Turkey's presidential candidates have wrapped up their campaigns ahead of a runoff to be held on Sunday. President Recep Tayyip Erdogan urged people to vote in a way that would allow the legislature and executive to work together. Erdogan also questioned his rival Kemal Kilicdaroglu's ability to function without a parliamentary majority if he wins. Kilicdaroglu meanwhile addressed supporters in Istanbul, touching on what he called “serious economic problems.” He said the situation is not bright in Turkey. Economy is a major issue for voters, as inflation has soared in the past couple of years, triggering a cost-of-living crisis. The Turkish lira has greatly lost its value as well. On Friday, it plunged to a record low of 20 against the US dollar.

Russia-Ukraine war

Ukraine says Russian troops have temporarily eased attacks in and around the flashpoint city of Bakhmut to regroup and strengthen their capabilities. Russia says its forces have completely taken over the city but Kiev says it still controls pockets of Bakhmut. The battle for the city has been the longest and bloodiest during the war. The capture of the city would bring Russia slightly closer to its goal of controlling the whole Donetsk region. Meanwhile, Ukraine says it will soon launch a highly anticipated counteroffensive.

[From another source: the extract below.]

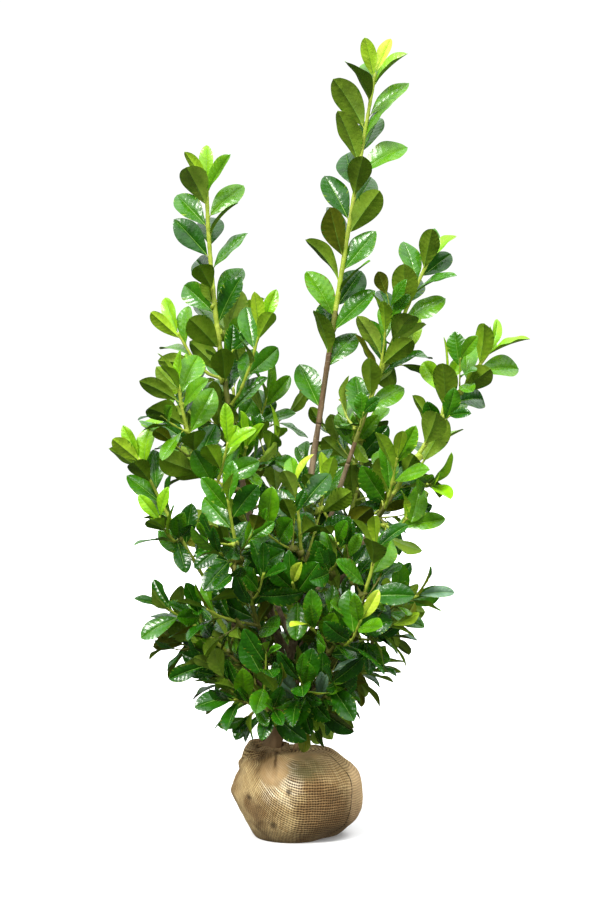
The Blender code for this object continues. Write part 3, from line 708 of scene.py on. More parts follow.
def leaf_material(name, colour, other, roughness, specular, coat):
    """A leaf's skin: two close colours mottled together, and a gloss that varies from place to place."""
    material, n = new_material(name)
    mottled = n.mix(n.ramp(n.noise(55), 0.36, 0.66, kind="LINEAR"), rgb(*colour), rgb(*other))
    darkest = tuple(0.45 * c for c in rgb(*colour))
    n.put(n.shader, {
        "Base Color": n.mix(n.ramp(n.noise(13, 2), 0.34, 0.50, 0.55, 0), mottled, darkest),
        "Roughness": n.ramp(n.noise(130, 2), 0.3, 0.7, roughness - 0.05, roughness + 0.08, "LINEAR"),
        "Specular IOR Level": specular, "Coat Weight": coat, "Coat Roughness": 0.16,
        "Normal": n.bump(0.12 * n.noise(900, 2) + n.noise(120, 2), 0.55, 0.0022)})
    return material


# name: (display colour, its mottling, roughness, specular level, coat)
LEAF_SKINS = {
    "leaf_dark": ((29, 82, 5), (40, 97, 7), 0.22, 0.44, 0.28),
    "leaf_green": ((52, 114, 6), (68, 128, 8), 0.23, 0.50, 0.32),
    "leaf_fresh": ((78, 139, 9), (98, 154, 13), 0.28, 0.45, 0.28),
    "leaf_young": ((120, 180, 12), (140, 192, 22), 0.32, 0.42, 0.25),
    "leaf_yellow": ((176, 204, 40), (190, 212, 70), 0.36, 0.40, 0.25),
    "leaf_dusty": ((92, 130, 96), (118, 150, 122), 0.40, 0.45, 0.20),
    "back_lime": ((164, 206, 36), (178, 214, 56), 0.44, 0.32, 0.10),
    "back_olive": ((104, 138, 24), (118, 148, 34), 0.50, 0.30, 0.04),
    "back_pale": ((130, 164, 46), (146, 174, 58), 0.50, 0.30, 0.04),
    "back_brown": ((94, 106, 10), (106, 114, 16), 0.52, 0.28, 0.04),
    "back_young": ((134, 180, 30), (150, 190, 44), 0.46, 0.32, 0.08),
    "rib_pale": ((108, 156, 48), (128, 172, 66), 0.40, 0.40, 0.10),
    "stalk_green": ((158, 180, 52), (178, 192, 74), 0.42, 0.40, 0.10),
    "stalk_olive": ((112, 122, 44), (130, 126, 58), 0.50, 0.35, 0.05),
}
SKIN_NAMES = tuple(LEAF_SKINS)

MOSS, PORE = rgb(92, 96, 62), rgb(172, 156, 128)
# the bark's lighter foot: partly bleached bark, partly painted light where the crown shades it
BLEACHED_AND_LIT_DARK, BLEACHED_AND_LIT_LIGHT = rgb(118, 88, 58), rgb(190, 156, 114)


def bark_material(name, light, dark):
    """Smooth young bark with fine cracks along it and pale pores across, lighter just above the cloth: partly
    bleached, partly painted light.
    """
    material, n = new_material(name)
    cracks = n.noise(60, 5, 0.65, stretch=(1, 1, 0.16))
    pores = n.ramp(n.noise(190, 2, stretch=(0.45, 0.45, 1.5)), 0.60, 0.70)
    colour = n.mix(n.ramp(cracks, 0.35, 0.68, kind="LINEAR"), dark, light)
    colour = n.mix(0.55 * pores, colour, PORE)
    colour = n.mix(n.ramp(n.noise(14), 0.5, 0.8, 0, 0.45, "LINEAR"), colour, MOSS)
    # painted light, with some bleaching: the trunk's foot is lighter up to this height
    low = n.ramp(n.axes()[2], 0.25, 0.36, 0.95, 0)
    n.put(n.shader, {
        "Base Color": n.mix(low, colour, n.mix(cracks, BLEACHED_AND_LIT_DARK, BLEACHED_AND_LIT_LIGHT)),
        "Roughness": n.ramp(cracks, 0.3, 0.7, 0.86, 0.66, "LINEAR"), "Specular IOR Level": 0.3,
        "Normal": n.bump(cracks + 0.4 * pores, 0.7, 0.0012)})
    return material


SEAM_AZIMUTH = 34  # the hem's meridian, in degrees to the front of +X
WEAVE_PITCH = 0.0062  # from thread to thread
CAKED = (-0.050, -0.115, 0.172)  # the middle of the dusty patch below the trunk
WORN_RIM = (0.014, -0.082, 0.207)  # a smooth place at the top's edge
GLINTS_MIDDLE = (-0.036, -0.138, 0.150)  # the middle of the painted glints, pale threads where light catches the front
STAIN, STAIN_SQUASH = (0.022, -0.100, 0.176), (1.0, 0.45, 1.5)
DIRT_SPOTS = (((-0.054, -0.126, 0.046), 0.009), ((-0.019, -0.152, 0.128), 0.008),
              ((-0.112, -0.100, 0.108), 0.007))


def hessian_material():
    """Plain open weave, mapped in threads: u counts the warp and v the weft, which sweep with the cloth."""
    material, n = new_material("hessian_weave")
    x, y, z = n.axes()
    warp, weft, _ = n.axes(n.add("ShaderNodeUVMap", uv_map="weave"))
    drift = n.ramp(n.noise(26), 0.2, 0.8, -0.55, 0.55, "LINEAR")
    warp, weft = warp + drift, weft + 0.8 * drift
    # each thread's own brightness: noise that hardly changes along it
    by_warp = n.add("ShaderNodeCombineXYZ", {0: n.maths("ROUND", warp), 1: 0.05 * weft})
    by_weft = n.add("ShaderNodeCombineXYZ", {0: 0.05 * warp, 1: n.maths("ROUND", weft)})
    warp_tone, weft_tone = (n.noise(1.7, 1, at=each) for each in (by_warp, by_weft))
    warp_ridge, weft_ridge = (0.5 * n.maths("COSINE", 2 * math.pi * each) + 0.5 for each in (warp, weft))
    over = n.maths("COSINE", math.pi * warp) * n.maths("COSINE", math.pi * weft)
    height = n.maths("MAXIMUM", 0.72 * warp_ridge, weft_ridge) + 0.16 * over
    # how far the weave shows: little where it is caked with dust or worn smooth
    weave = (n.ramp(n.distance(CAKED) + 0.03 * n.noise(34), 0.042, 0.066, 0.18)
             * n.ramp(n.distance(WORN_RIM), 0.024, 0.044, 0.20) * n.ramp(n.noise(9, 2), 0.40, 0.56, 0.72))
    gathered = n.ramp(z, 0.204, 0.213)  # the cloth lies double here, so it is paler and closer
    past_hem = n.ramp(x, 0.116, 0.132)
    holes = n.ramp(0.64 * weft_ridge + 0.36 * warp_ridge, 0.20, 0.76, 1, 0) * weave * (1 - 0.5 * gathered)
    # painted highlight: glints on the raised threads across the front
    painted_glints = n.ramp(n.distance(GLINTS_MIDDLE) + 0.05 * n.noise(30, 4), 0.055, 0.092, 0.75, 0)
    stain = n.ramp(n.distance(STAIN, STAIN_SQUASH), 0.018, 0.060, 0.8, 0)
    # the dashed hem of the overlapped cloth, on one meridian, and painted shade in the crease below the
    # trunk's foot
    from_hem = n.maths("ABSOLUTE", n.maths("ARCTAN2", y, x) + math.radians(SEAM_AZIMUTH + 0.6))
    dashes = n.ramp(n.noise(150, 1, stretch=(0.1, 0.1, 1)), 0.38, 0.50, 0.50)
    from_crease = n.maths("ABSOLUTE", x + 0.0793 - 0.15 * z) + 0.007 * n.noise(120)
    layers = [  # (share, display colour), each laid over those before it
        (n.ramp(n.noise(9, 4), 0.42, 0.60, 0, 0.7), (124, 88, 48)),  # worn
        (n.ramp(x + 0.10 * n.noise(11), 0.07, 0.13, 0, 0.38) * (1 - past_hem), (112, 82, 50)),  # in shade
        (0.65 * past_hem, (206, 172, 130)),
        # painted glints on the raised threads
        (painted_glints * n.ramp(weft_tone, 0.42, 0.60, 0.35, 1, "LINEAR"), (250, 236, 204)),
        (n.ramp(weave, 0.25, 0.7, 0.85, 0), (176, 144, 98)),  # dust
        (0.5 * gathered, (214, 184, 140)),
        (holes * (0.95 - 0.5 * past_hem), (58, 38, 20)),
        (n.ramp(n.noise(16, 5, 0.7), 0.60, 0.76, 0, 0.75), (78, 56, 34)),  # soil
        (stain * n.ramp(n.noise(40), 0.3, 0.6, 0.35, 1, "LINEAR"), (96, 94, 58)),
        (n.ramp(z + 0.03 * n.noise(22), 0.012, 0.050, 0.55, 0), (72, 52, 30)),  # darker towards the bottom
        (n.ramp(from_hem, 0.012, 0.028, 0.95, 0) * dashes, (42, 30, 18)),
        # painted shade in the crease below the trunk's foot
        (n.ramp(from_crease, 0.004, 0.0095, 0.85, 0) * n.ramp(z, 0.172, 0.186)
         * n.ramp(y, -0.062, -0.040, 1, 0), (74, 54, 32)),
    ]
    for spot, reach in DIRT_SPOTS:
        ragged = n.distance(spot) + 0.012 * n.noise(190)
        layers.append((n.ramp(ragged, reach, 2.2 * reach, 0.85, 0), (50, 36, 22)))
    colour = n.mix(0.9 * (warp_tone + weft_tone) - 0.35, rgb(156, 120, 68), rgb(240, 214, 154))
    for share, shown in layers:
        colour = n.mix(share, colour, rgb(*shown))
    n.put(n.shader, {
        "Base Color": colour, "Roughness": 0.94, "Specular IOR Level": 0.15, "Sheen Weight": 0.18,
        "Sheen Tint": (0.95, 0.72, 0.42), "Sheen Roughness": 0.6,
        "Normal": n.bump(height * weave, 1, 0.0014)})
    return material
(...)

Ukrainian officials say the push could start as soon as tomorrow or ultimately by the end of the week. Ukraine says the offensive aims to recapture territory taken by Russia since the start of the war.

Serbia protest

Tens of thousands of Serbs have taken to the streets of Belgrade in an anti-government protest over two mass shootings that killed 18 people. The crowd surrounded a compound housing the state broadcaster, calling for the resignation of the Serbian president. They also demanded more media freedom. This was the fourth such protest organized by opposition parties. They blame the government of failing to rein in media that have promoted violence, and to act against criminal elements in the society. The government denies opposition parties' accusations, accusing them of staging protests for political gain. On May 3, a young boy killed nine students and a security guard in Belgrade in the first mass shooting in Serbia. A day later, a 21-year-old man killed eight others outside the city.